The new control tower is the third one in the history of Minot AFB. When the original Base Operations building was built on the north side of the runway in 1957, a control tower was attached. But when infrastructure was built the end of the runway could not be seen from that tower and a another tower on the south side of the runway was constructed. That tower was used until the new one was completed.
Mike Porreca, a civilian air traffic controller who previously was a military air traffic controller, worked in the old tower for nearly two decades.
"The only space we had available in the old one was the actual tower cab. We had a break room that was probably half the size of this one," said Porreca, indicating the break room in the new control tower.
He said there was an office for the chief controller in the old tower. "That was the only living space in that facility and one bathroom," he said. "It was cramped to say the least. This is a palace compared to the old one. This is amazing," he said, "I can appreciate (the new one) since I did 17 years in the old one."
The elevator in the old tower did not work for the last two years of its use and because it wasn't safe it had to be shut down. It was so old the parts could no longer be obtained.

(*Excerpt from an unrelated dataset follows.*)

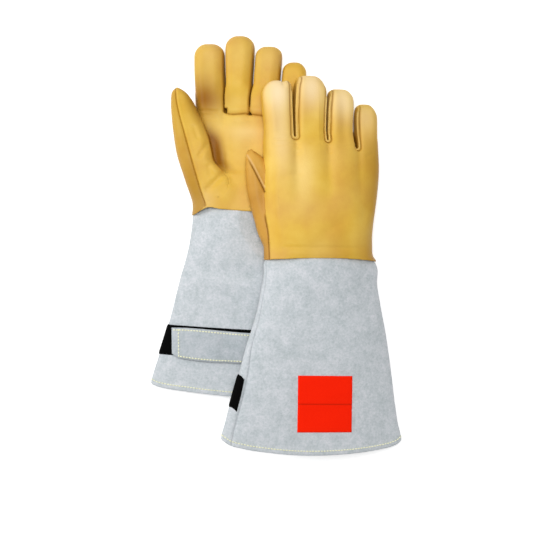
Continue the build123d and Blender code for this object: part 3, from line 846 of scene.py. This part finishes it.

The old tower caught fire several times. Porreca recalled there was a major fire in the old tower in 1986 and also a couple smaller fires with the lighting panel. The smaller fires were contained and didn't do any extensive damage.
The old tower was about the same height as the new one.
"But the other stairs were more ladder-like. It was a lot steeper of an angle compared to these stairs," Porreca said. The elevator will take air traffic controllers most of the way to the top of the tower and then they use steps.
The old tower would sway in the wind and sometimes the wind would blow panels off the side of the tower.
"We lost four floors of paneling in one storm. I mean, we came in one day and we had a new sunroom. It was literally from the base floor four floors gone. We had to secure the building with an airman for days," Porreca said. When they walked out of the old tower, he said, they looked up to make sure nothing on the tower was loose, "especially when it was windy because it was no telling what was going to fall off."
An escape system had been installed at the old tower about 10 years ago.
"It was basically a net that they would throw off the side of the tower. It would be secured to a bunker or barrier system by the fire department and you would slide down it to get out of there in an emergency," Porreca said.
"This tower is designed so much more robust," Gordon said. "It actually has sensors that can detect the smell of an overheating wire. Before it even gets to the point it catches fire, it sounds an alarm that the system is potentially overheating."